Leroy Ball: So, I’d say the pole business, certainly, has been helping to keep the margins up or pull the margins up in that business. Demand is strong in the US and it’s created a good pricing environment. We had a lot of — a lot of cost increase come through in the back half of 2021 heading into early 2022 that we were playing catch up on, and we’ve been able to get caught up on that and being in a good pricing position, with strong demand and some of the projects quite frankly, that we put into place to help improve efficiency reduce some bottlenecking within our facilities improving efficiency reducing costs. It’s been a number of different factors, Liam, that’s come in, but it always helps to have a healthy market for sure and so that business has performed well and our Australian business, is in a pretty strong position as well.

They always have been. They’re just a smaller piece of the overall, pie. But the utility business has absolutely been the leader on the upside, and we have work to do when it comes to the rail piece of things. We — costs have gone up significantly over the past couple of years, and we’re trying to recoup that in the form of price increases and we’re continuing to work down that path. And I do have confidence, we’ll be successful because we need to have a healthy supply chain.

Liam Burke: All things aside, I mean is this 9.5% presuming, you do get some price increases on ROP. Is that a sustainable number?

Leroy Ball: Well, the expectation is that we get this business back into the double digits. I mean this business should be — should absolutely be, in the 12% to 16% margin range is where it should be overall and that’s what we’ve been aiming to get back into. A lot of the projects, we’ve been undertaking, are geared towards doing that. We’ve been asked the question before, why spend money on a business that is generating 6% margins, which it was before? And are there returns there? We believe there are and we believe we’re starting to see some of the impact of that. A lot of the benefits there have been overshadowed by costs just escalating that up to this point in time we’ve had a little more trouble actually getting back but we’ll figure that one out.

Liam Burke: Okay. Great, and really quick Jimmi Sue. Operating cash flow was slightly negative for the first six months of the year. Usually in the second quarter cash flow is strong enough to flip into the positive territory. Understanding that working capital timing issues, can affect that number. But was there anything in the second quarter cash flows that created or did not get you over the positive operating cash number?

Jimmi Sue Smith: And so I think you hit on the biggest thing there Liam, which was the operating — the working capital kind of not flipping as early as it normally does. But I will say, we saw a strong acceleration in cash flows in the month of June and are continuing to see that. So we think we’re seeing sort of our normal pattern just maybe on a month or 6-week delay from when it has normally started.

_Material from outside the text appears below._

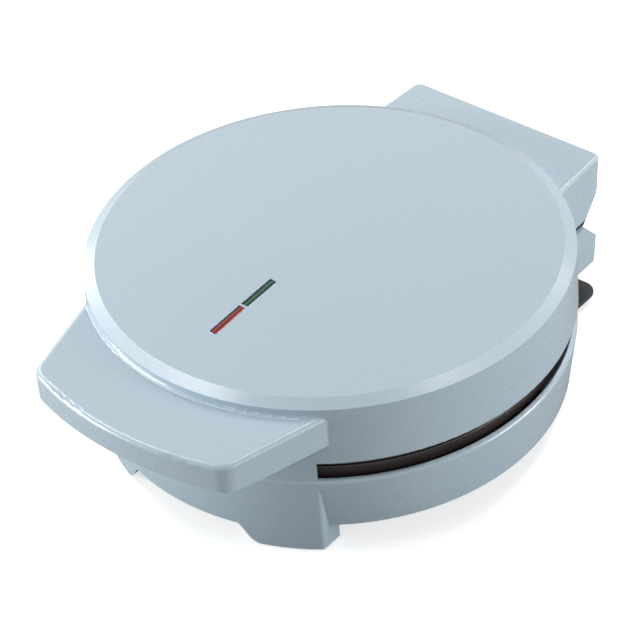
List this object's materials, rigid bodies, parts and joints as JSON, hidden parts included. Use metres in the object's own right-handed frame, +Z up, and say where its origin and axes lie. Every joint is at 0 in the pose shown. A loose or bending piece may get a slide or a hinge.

Liam Burke: Great. Thank you, Leroy, and Jimmi Sue.

Jimmi Sue Smith: Thanks, Liam.

Operator: The next question is from Gary Prestopino with Barrington Research. Please go ahead.

Gary Prestopino: Hey, good morning, all. General question in terms of with the infrastructure build federal spending and all are you starting to see more money being released there for you for specifically what you do that…

Leroy Ball: Having — money that having a downstream impact on our — the purchase of our goods and services, yes. Certainly, we’re seeing that in the pole side. The demand there has always been relatively healthy but it has amped up with infrastructure dollars being led out and we’re seeing it on the rail side as well. So, yes dollars are out there being spent and it is having an impact.

Gary Prestopino: Okay. And then in terms of what you’re talking about getting I guess pricing further price increases for the Korea South is that with entities that have not given you any price increases, or are you going to have you have to go back to some of the other some of the ones you already negotiated and try and pass on higher price increases?

Leroy Ball: So, it’s a little bit complicated, right? And when I mentioned Chris to be totally blunt, right? It’s across the board. We’ve had significant increases. Obviously, we know what’s going on in the labor front. Goods and services you name it and the costs have gone up right? And so we have contractually with the long-term contracts we have in place we do have an ability to recoup some of that and we have up to a certain limit. It’s just not been enough and so we’re trying to work — we’re trying to work within the bounds of the contract to ensure that we can get back fair value for the items that have exceeded our ability contractually to get the price increases for and as I continue to beat the drum right I mean, it does not serve the rail industry to have unhealthy supply chain and so we’ll continue to work.

Well, I think I can tell you we believe we have bottomed out from that standpoint and there’s nowhere to go but up but we’re going to be fighting as much as we can to try and get ourselves back to where we need to be.

Gary Prestopino: Thank you.

Operator: This concludes our question-and-answer session. I would like to turn the conference back over to CEO, Leroy Ball for any closing remarks.

Leroy Ball: Thank you. I just want to again thank everybody for your interest in Koppers for your participation on today’s conference call. I hope you can make it out to Chicago for our Investor Day in September till then please be safe. Thanks. Bye-bye.

Operator: The conference has now concluded. Thank you for attending today’s presentation. You may now disconnect.